Can a presidential ticket chosen directly and securely by millions of voters really be a spoiler? Some people will think Americans Elect will cost the Democrats the election. Others will think the same about the Republicans. In reality, Americans Elect will open up the political process and allow voters to send a more important message: the status quo in Washington is not acceptable, and Americans want leaders who are committed to working together constructively to address our nation’s serious challenges, regardless of their party.
Notice that they didn’t answer the question. They might succeed in sending a message that the status quo is unacceptable, but presidential elections are not about sending messages. They’re about putting people in power. And presidential elections, like all federal elections, are based on a winner-take-all principle. The losers win nothing and have no power whatsoever. The winners win everything and have all the power. In 1992, Bill Clinton won complete control of the Executive Branch despite winning only 43% of the vote. In 2000, George W. Bush took total control of the Executive Branch even though he lost the popular vote, and even though a run-off between he and Gore would have almost definitely have resulted in Gore being elected president. In both cases, the winner of the election may have been the simple byproduct of the role third parties played. With winner-take-all elections, and with the absence of run-off elections to make sure the winner attained a majority, all third parties do is make it more likely that candidates will win with a mere plurality of the vote, and that the candidate preferred by the majority will not win.
In addition, third parties tend to harm the party they’re most closely aligned with. If antiwar voters can choose between two candidates while pro-war voters have only one choice, then the pro-war candidate has an advantage. The same is true for any issue you might want to consider: abortion rights, gun control, gay marriage, support for ObamaCare, etc. Again, this is because we don’t have proportional representation so the winner takes all. With Americans Elect, their influence will be different if the pro-life candidate is the presidential nominee than if they are the vice-president nominee, and vice-versa. And if they’re both on the same side of the issue, they’ll do even more damage to the mainstream candidate they’re aligned with.
As a result of these factors, third parties can only have a positive influence if they actually win the election. If they lose, they might send a message, but they do so at the risk of changing the rightful outcome of the election. That’s less their fault than the fault of our system, which is badly flawed. But, if they aren’t cognizant of these realities, they do incur legitimate blame for distorting our process.
Finally, I need to address something else that Milbank argued in his piece today.
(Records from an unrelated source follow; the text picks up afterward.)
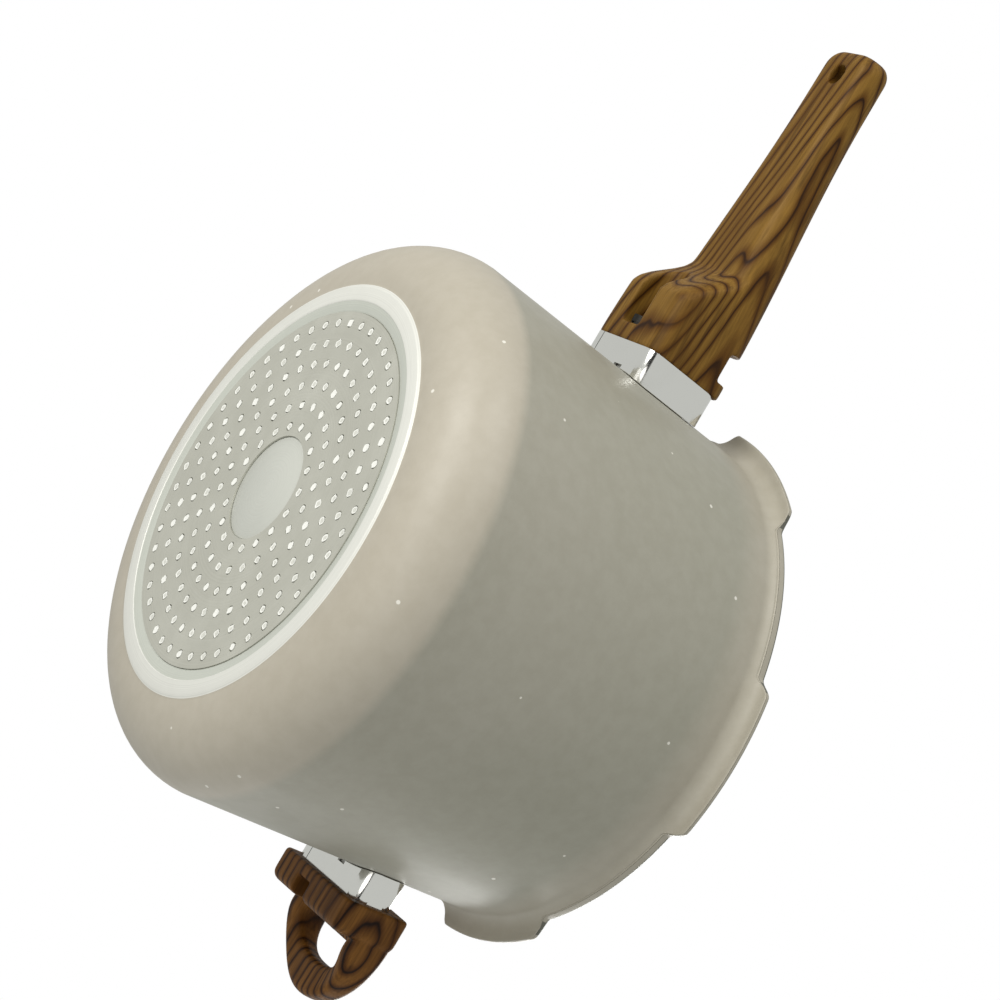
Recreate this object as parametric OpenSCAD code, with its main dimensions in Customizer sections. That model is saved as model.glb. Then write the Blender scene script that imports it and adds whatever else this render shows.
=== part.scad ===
// Saucepan with a bayonet rim, wood-look handles and a loose glass lid.
// +Z is up and the origin is the centre of the ring that the pan stands on.
// +X runs along the long handle, and the helper handle is on -X.

/* [Pan body] */
// Height from the table to the top of the rim
pan_h = 164; // [130:1:210]
// Widest radius, at the top of the base curve
pan_r = 111.7; // [98:0.1:140]
// Radius of the curve between the base and the wall
base_curve_r = 26.4; // [18:0.1:32]
// How far the wall leans inwards per millimetre of height
wall_lean = 0.0688; // [0.03:0.001:0.1]
// Thickness of the wall
wall_t = 2.8; // [2:0.1:3.4]
// Thickness of the base above the table
base_t = 5.5; // [4.5:0.1:8]
// Radius of the curve between the floor and the wall, inside
floor_curve_r = 21; // [12:0.5:24]

/* [Rim] */
// Thickness of the flange at its edge
flange_t = 2; // [1.5:0.1:4]
// Radius of the hollow curve under the flange
flange_curve_r = 6; // [3:0.5:8]
// How far the lugs stand out from the wall at the rim
lug_reach = 9; // [6:0.5:14]
// How far the notches between the lugs stay outside the wall
notch_reach = 2.4; // [1.5:0.1:4]
// Number of lugs round the rim
lug_n = 5; // [3:1:6]
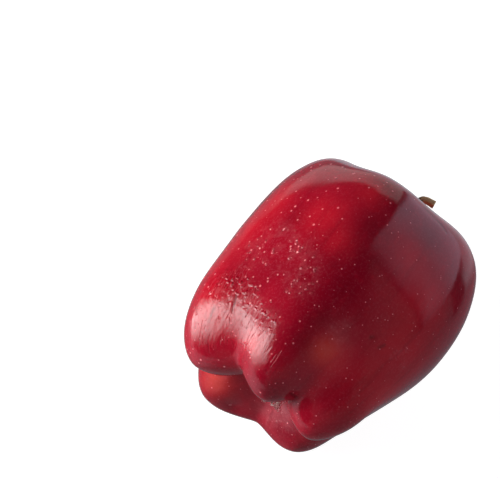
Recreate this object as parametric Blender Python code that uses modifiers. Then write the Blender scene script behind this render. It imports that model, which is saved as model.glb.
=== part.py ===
"""A ripe red apple, long and tapering with five ribs, lying on its side on a level surface.

Lengths below are in millimetres and angles in degrees. Meshes are made in metres.
The fruit has its own frame: the core runs along Z, with the stalk at the top and the
flower's basin at the bottom. The parts are made round that core, and the core is then laid down.
"""

import math
from collections import namedtuple

import bmesh
import bpy
from mathutils import Matrix, Vector

MM = 0.001

# Two half sections as (radius, height), each from the floor of the stalk's cavity, over the
# shoulder and down the cheek, round the foot and back up to the middle of the basin.
RIB_SECTION = (
    (0, 22), (4, 23.5), (10, 29.5), (17, 36), (25, 38.5), (33.5, 33.5), (38.5, 21), (39.5, 5),
    (37.5, -12), (34, -26), (29, -37), (22, -42.5), (14.5, -40.5), (8, -34.5), (3.5, -30.6), (0, -30),
)
FURROW_SECTION = (
    (0, 22), (4, 23), (10, 28.8), (17, 35), (25, 37), (33, 31.5), (37.5, 19), (38, 3),
    (35, -12), (30, -24), (24, -31.5), (18, -34.5), (12.5, -34.3), (7.5, -32.2), (3.5, -30.4), (0, -30),
)
LAST_PLACE = len(RIB_SECTION) - 1

# Places along a section, counted in its points, and how far round each the skin gives way.
CROWN_TOP = (4, 2)
CROWN_SIDE = (4.5, 1.6)
CHEEK = (7, 2)
FLANK = (9, 1.6)
FOOT_TIP = (11, 2)
FOOT_SIDE = (10.8, 1.8)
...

He wants us to believe that the only reason that qualified candidates didn’t embrace Americans Elect is because they didn’t want to be subjected to the nastiness of modern campaigns or the acrimony of their colleagues in their former party.
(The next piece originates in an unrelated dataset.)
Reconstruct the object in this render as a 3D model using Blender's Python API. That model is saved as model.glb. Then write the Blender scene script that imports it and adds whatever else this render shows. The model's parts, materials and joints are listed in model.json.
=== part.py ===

Among would-be candidates, there was fear and loathing of “the permanent and negative campaign.” Another person involved with Americans Elect said that would-be candidates feared they would be subject to particularly brutal treatment by the party they abandoned.
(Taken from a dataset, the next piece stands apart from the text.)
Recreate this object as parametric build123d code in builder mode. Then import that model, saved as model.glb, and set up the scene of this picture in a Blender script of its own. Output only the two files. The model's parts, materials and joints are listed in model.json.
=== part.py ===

Complaints about nasty politics are nothing new, but it adds a new layer of despair to think this has become such a deterrent that all qualified candidates would refuse the free offer of a turnkey presidential campaign and ballot access in all 50 states. That suggests there’s little hope for a jolt to the system from a modern-day Teddy Roosevelt, or even a Ross Perot.
There is really nothing preventing a prominent or fabulously wealthy person from making an independent run. If Bill Clinton were eligible (as Teddy Roosevelt was), he’d have no difficulty replicating Ross Perot’s effort. He might even win, but my money would be on Mitt Romney in a landslide (in 1912, President Taft won Electoral Votes.